The Last Laugh
What’s wrong in wanting to be common—you asked
while we were rewatching Fleabag, and I was struck
by the sudden tenacity in your words, worried if this
might be the moment I fell for you. I had spent
most of my twenties trying to overlook the beauty
in ordinary things, only to discover the harder you try
to look away, the more it hurts. At my job, I worked
so unbearably hard to differentiate myself, only to find
out: we are already so inexplicably unique, our range
of particularities and peculiarities—inexhaustive
and most times, even traits shared with our parents
not genetic but simply a coincidence. The last time we
met, you were on a roll with your jokes. At the sink
while washing the cups, I noticed on the rim
the fading shape of your lips, a shade
of magenta that was soon to color
an invisible bruise your departure
would leave in the air of my room.
You claimed that night, I have kissed you more
than you have kissed me.
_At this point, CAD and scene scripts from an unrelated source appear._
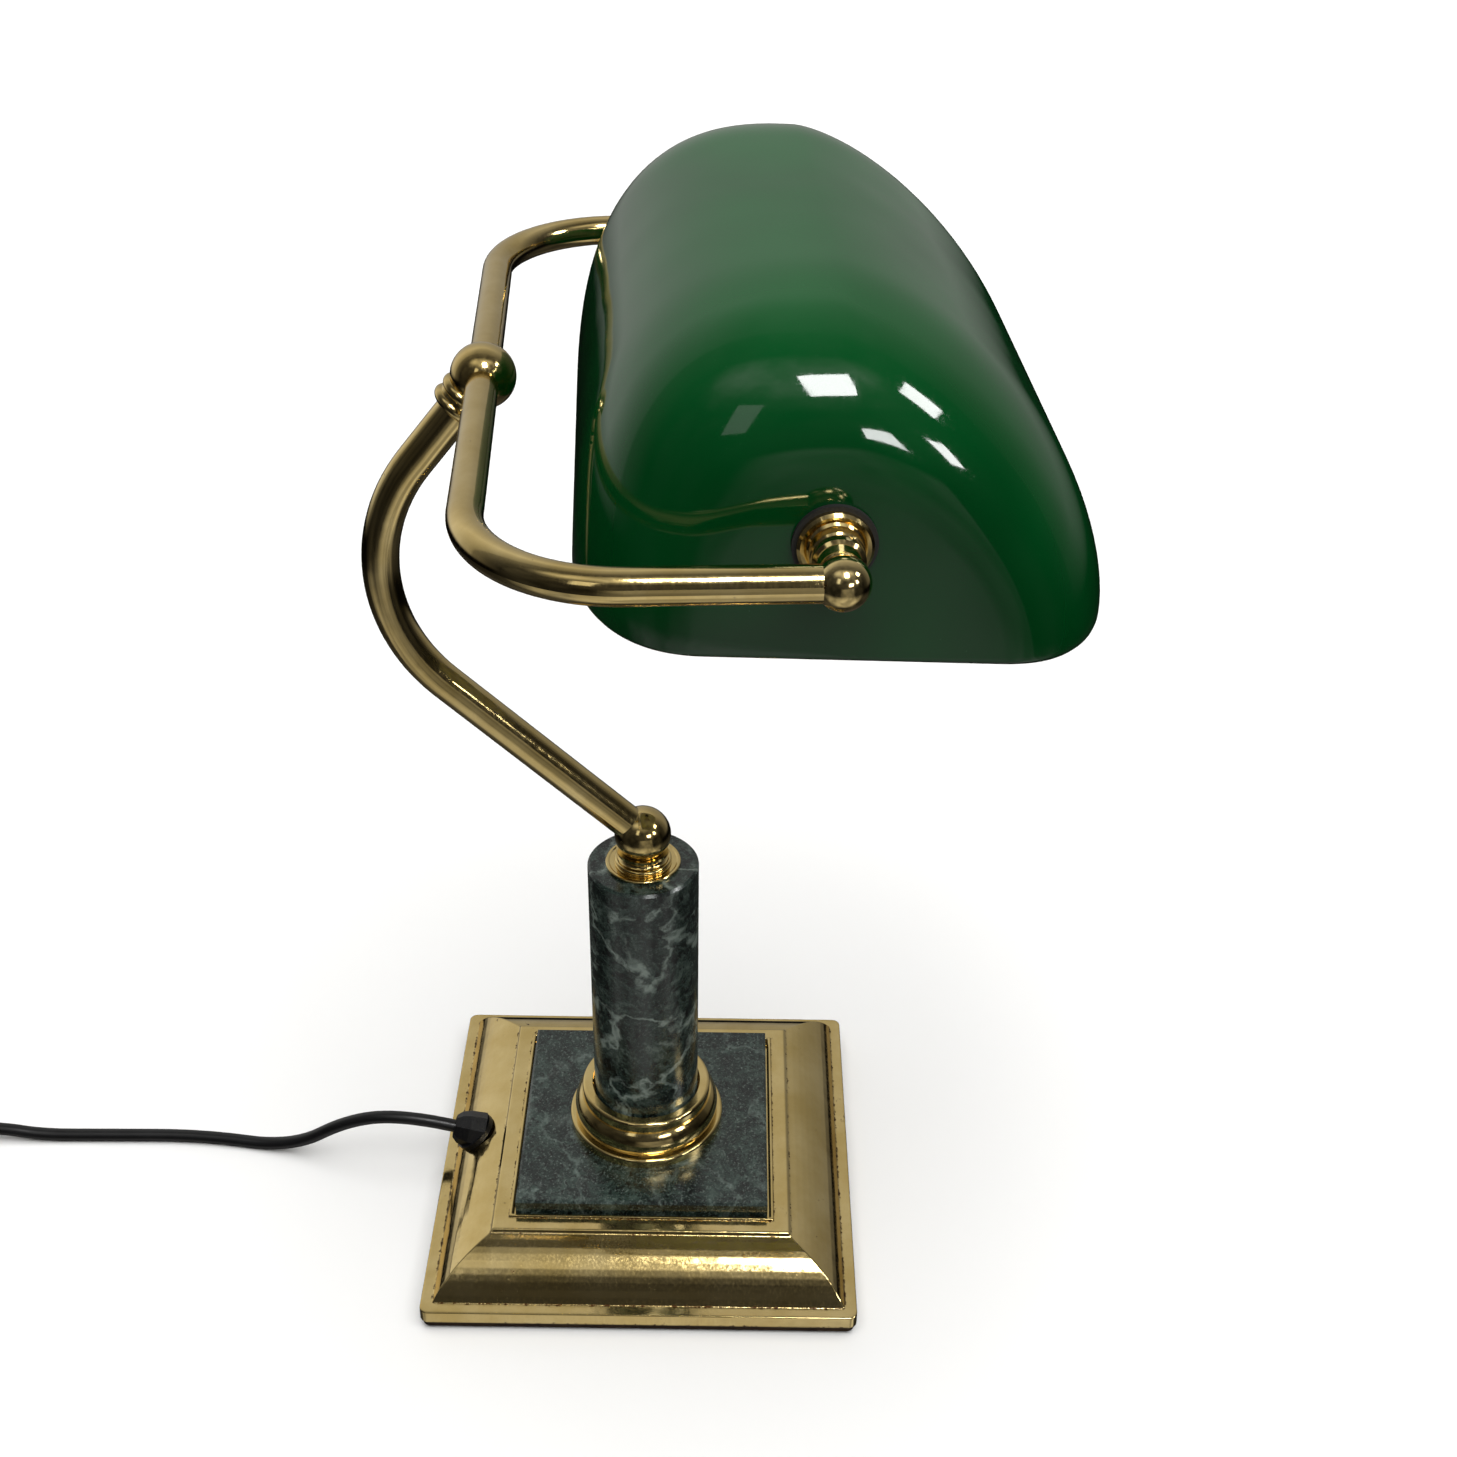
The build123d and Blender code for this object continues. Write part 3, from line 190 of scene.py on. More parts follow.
def polished_brass(name, pitting, creased=False):
    """Polished and lacquered brass: mirror bright, with hairlines, and brown pits where the lacquer went.

    A creased piece has an attribute that is 1 in its creases, where tarnish and old polish gather."""
    material, tree = new_material(name)
    mm = millimetres(tree)
    # tarnish that comes and goes over some 20 mm
    cloud = add(tree, "ShaderNodeTexNoise", {"Vector": mm, "Scale": 1 / 22, "Detail": 4.0, "Roughness": 0.6})
    tone = add(tree, "ShaderNodeValToRGB", {"Fac": cloud.outputs[0]},
               ramp=[(0.35, "#e4cd90"), (0.65, "#d3b976")])
    # pits about 0.7 mm across, in patches
    pit = add(tree, "ShaderNodeTexNoise", {"Vector": mm, "Scale": 1 / 1.5, "Detail": 3.0, "Roughness": 0.7})
    patch = add(tree, "ShaderNodeTexNoise", {"Vector": mm, "Scale": 1 / 14, "Detail": 3.0, "Roughness": 0.65})
    both = add(tree, "ShaderNodeMath", {0: pit.outputs[0], 1: patch.outputs[0]}, operation="MULTIPLY")
    pits = add(tree, "ShaderNodeValToRGB", {"Fac": both.outputs[0]},
               ramp=[(0.44 - 0.04 * pitting, 0.0), (0.50 - 0.04 * pitting, 1.0)])
    marks = pits.outputs[0]
    if creased:
        crease = add(tree, "ShaderNodeAttribute", attribute_name="crease").outputs["Fac"]
        grit = add(tree, "ShaderNodeTexNoise", {"Vector": mm, "Scale": 1 / 2.2, "Detail": 5.0,
                                                "Roughness": 0.75})
        more = add(tree, "ShaderNodeMath", {0: crease, 1: 0.62, 2: -0.52}, operation="MULTIPLY_ADD")
        reached = add(tree, "ShaderNodeMath", {0: grit.outputs[0], 1: more.outputs[0]}, operation="ADD")
        dirt = add(tree, "ShaderNodeMapRange", {0: reached.outputs[0], 1: 0.50, 2: 0.60, 3: 0.0, 4: 1.0})
        marks = add(tree, "ShaderNodeMath", {0: dirt.outputs[0], 1: marks}, operation="MAXIMUM").outputs[0]
    colour = add(tree, "ShaderNodeMix", {0: marks, 6: tone.outputs[0], 7: linear("#4a3018")},
                 data_type="RGBA")
    # hairlines from polishing, 0.4 mm apart
    lines_at = millimetres(tree, (1, 1, 0.06), (0.5, 0.4, 0))
    hair = add(tree, "ShaderNodeTexNoise", {"Vector": lines_at, "Scale": 1 / 0.8, "Detail": 2.0})
    rough = add(tree, "ShaderNodeMapRange", {0: hair.outputs[0], 1: 0.3, 2: 0.8, 3: 0.07, 4: 0.20})
    rough_pits = add(tree, "ShaderNodeMix", {0: marks, 2: rough.outputs[0], 3: 0.42})
    swell = add(tree, "ShaderNodeTexNoise", {"Vector": mm, "Scale": 1 / 9, "Detail": 1.0})
    wavy = add(tree, "ShaderNodeBump", {"Height": swell.outputs[0], "Strength": 0.10, "Distance": 0.0012})
    dents = add(tree, "ShaderNodeBump", {"Height": marks, "Strength": 0.15, "Distance": 0.00008,
                                         "Normal": wavy.outputs[0]}, invert=True)
    shader = add(tree, "ShaderNodeBsdfPrincipled", {
        "Base Color": colour.outputs[2], "Metallic": 1.0, "Roughness": rough_pits.outputs[0],
        "Normal": dents.outputs[0], "Coat Weight": 0.15, "Coat Roughness": 0.08})
    finish_material(tree, shader)
    return material


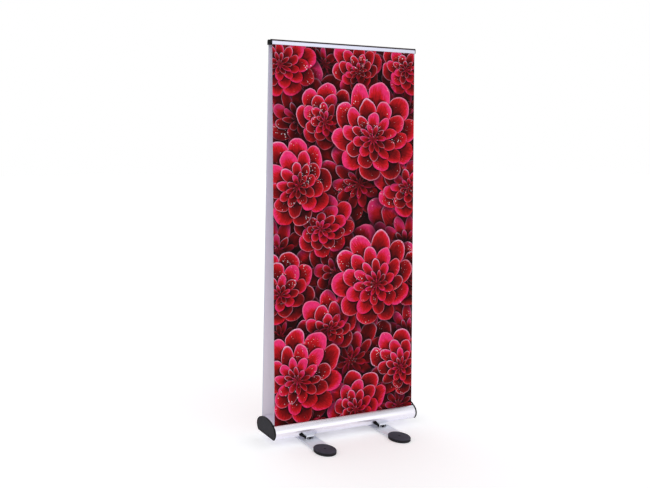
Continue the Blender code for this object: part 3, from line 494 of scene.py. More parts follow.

How’s that even possible, I cackled,
questioning the obvious flaw in the logic. A kiss counted
as one for both, no? With a chortle as decisive as a cheery hand
going up to wave goodbye, you said, my kisses were heavier,
I have thicker lips. We laughed some more, drank hot
chocolate, finished two packets of chips. By the time you left,
it was nearly morning and drizzling, the August rain
a haunting kind that resists pouring for days and I remember
a pigeon braving the soft shower on the sill, knocking the tempered
glass of the window with his beak, the green-purple iridescence
of his neck’s feathers like a feeble lamp in the dissolving
dark, the half-light of future imploring me to not rush,
never rush. I don’t know if he wanted to come
inside. Was he cooing or was it the music
of my mind having a premonition?
I will never be sure about the sound.